State of Health Care Remains Uncertain
Bryan Bucklew, president and CEO of the Greater Dayton Area Hospital Association
PIQUA - The only thing certain about health care today is the uncertainty. That was part of the message conveyed July 17 during the State of Health Care luncheon organized by the Piqua, Troy and Tipp City Chambers of Commerce.
Speakers on health care were Tom Parker, president and CEO of the Upper Valley Medical Center, and Bryan Bucklew, president and CEO of the Greater Dayton Area Hospital Association.
"Through no fault of the hospitals, doctors, patients or lawyers there is just a lot of uncertainty in the marketplace,” Bucklew said.
As implementation of the federal Affordable Care Act nears, everyone – individuals, employers, business owners, providers and hospitals – has questions about what the rules will be, who will pay for what, what type of insurance actually is needed and how more people can access the system, Bucklew said.
“The whole future state model is driven by what is necessary, not how much can be done,” Parker said. “We are focusing the future on quality outcomes and keeping people healthy, not just treating and billing them.”

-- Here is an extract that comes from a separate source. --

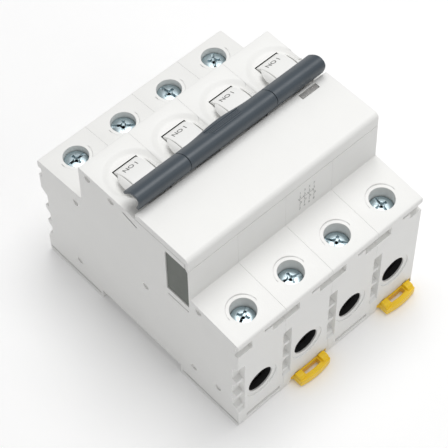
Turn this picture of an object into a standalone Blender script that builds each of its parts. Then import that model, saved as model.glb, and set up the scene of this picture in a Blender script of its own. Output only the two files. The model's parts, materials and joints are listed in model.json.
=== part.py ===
"""Four-pole modular circuit breaker for a 35 mm DIN rail, built from its separate pieces.

The breaker lies on its back. +Z is the front, +X the breaker's right, +Y its upper (line) end,
and z = 0 is the plane of the back feet. Sizes are in millimetres and become metres when a mesh is made.
"""

import math

import bmesh
import bpy
from mathutils import Matrix, Vector

MM = 0.001
GAP = 0.3                      # clearance between pieces that touch

# Case
POLE_PITCH = 18.0
POLES = 4
HALF_WIDTH = POLES * POLE_PITCH / 2
END_Y = 42.5                   # end faces of the case, at both ends
SHELF_TOP = {"far": (45.9, 47.4), "near": (44.9, 46.9)}    # height at the end face, at the nose
NOSE_FAR_Y, NOSE_NEAR_Y = -22.1, 23.15
SHOULDER_FAR_Y, SHOULDER_NEAR_Y = -22.3, 23.5
CASE_TOP = 62.8
COVER_STEP_Y, COVER_STEP_Z = 21.6, 60.3
RAIL_FAR_Y, RAIL_NEAR_Y, RAIL_SEAT_Z = -17.6, 17.8, 4.3
SIDE_WALL = 1.35               # from a pole's nominal side to its cavity
CAVITY_FLOOR, CAVITY_SHELF, CAVITY_TOP = 6.0, 44.0, 61.2
BLOCK_FLOOR = 36.7             # underside of the solid block round each terminal screw
CAVITY_ENDS = {"far": -40.1, "near": 39.4}
BLOCK_ENDS = {"far": -31.0, "near": 30.2}

# Front cover, trip indicator and side insert
COVER_FAR_Y, COVER_NEAR_Y = 2.0, 23.2
COVER_TOP, COVER_THICKNESS, COVER_EDGE_RADIUS = 65.55, 2.45, 1.6
COVER_LEG = 1.3
WINDOW_X, WINDOW_Y = (-30.8, -24.2), (3.0, 4.8)
WINDOW_GAP = 0.1
FLAG_POCKET_Z = 64.2
FLAG_LENGTH = 3.2
INSERT_Y, INSERT_Z = (13.7, 22.8), (42.3, 60.7)
INSERT_FACE_X, INSERT_THICKNESS = 35.2, 1.2

# Toggles and handle, which turn together about one axis along X
AXIS_Y, AXIS_Z = -7.0, 54.5
DRUM_RADIUS, HUB_RADIUS = 10.4, 3.0
DRUM_START, DRUM_END = -46.0, 98.0       # degrees from +Z towards +Y
STEM_ANGLE, STEM_HALF_WIDTH, STEM_REACH = 25.8, 1.5, 15.4
TOGGLE_OFFSET, TOGGLE_WIDTH = -1.5, 8.2
TOGGLE_SLOT_Y = (-14.4, 0.4)
TRUNNION_RADIUS, TRUNNION_HALF_LENGTH = 1.5, 8.1
TIE_ROD_RADIUS, TIE_ROD_REACH, TIE_ROD_HALF_LENGTH = 0.7, 13.0, 31.0
HANDLE_HALF_LENGTH, HANDLE_JOINT_X = 34.75, 16.2
HANDLE_OUTLINE = [(-3.8, 68.6), (-2.4, 70.1), (-0.6, 71.35), (0.9, 71.8), (2.2, 71.4), (2.9, 70.3),
                  (2.7, 68.2), (2.0, 67.0)]
HANDLE_HOLLOW = [(1.35, 67.65), (1.85, 68.6), (2.0, 70.0), (1.75, 70.5), (0.9, 70.85), (-0.2, 70.55),
                 (-1.9, 69.35), (-3.15, 68.0)]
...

“These are tough decisions to make, but especially when you don’t have all of the information in front of you,” he said.
However, there is good news for those receiving health care in the region, Bucklew said. That is the result of a hospital quality outcomes survey using hospital mortality rates for conditions such as heart attacks, stroke and pulmonary disease by Healthgrades, a national organization that documents health care quality scores.
“The results showed our hospital quality is second to none; I mean number one in the country, ahead of places such as Phoenix and Cleveland,” Bucklew said.
“We are very proud. The things we can control in the region, we do every well. The things we can’t control – regulations, reimbursement rates – those are the challenges that we have as a community,” he said.
Despite all the questions regarding the future of health care, Bucklew said no one argues the system was working.
“The status quo wasn’t a good system...I think everybody agrees something had to change. I think what you are seeing now is a natural evolution of figuring out how do you get a system to work efficiently and that is affordable,” he said.
“The good news for our region is our hospitals are doing outstanding work, and it is being ratified by outside, independent organizations,” Bucklew said.
The growing cost of health care today and inconsistent outcomes just is not palatable, Parker said. Where once health care was driven by volume because of payments made based on volume, it now has a different focus, at least regionally, he said.
Tom Parker, president and CEO of the Upper Valley Medical Center
“UVMC continues to be a very busy place,” Parker added, noting that visits to the UVMC Emergency Department increased 10 percent last year.
As more liberal requirements for Medicaid qualification is pushed by some, access to care for individuals is a growing concern regionally and nationally, the speakers noted.
“Here in Miami County, the UVMC Board of Directors is very proud of its financial partnerships with local organizations to help with access to care,” Parker said. The UVMC Community Benefit Fund currently supports Health Partners of Miami County, the Miami County Dental Clinic and Hospice of Miami County.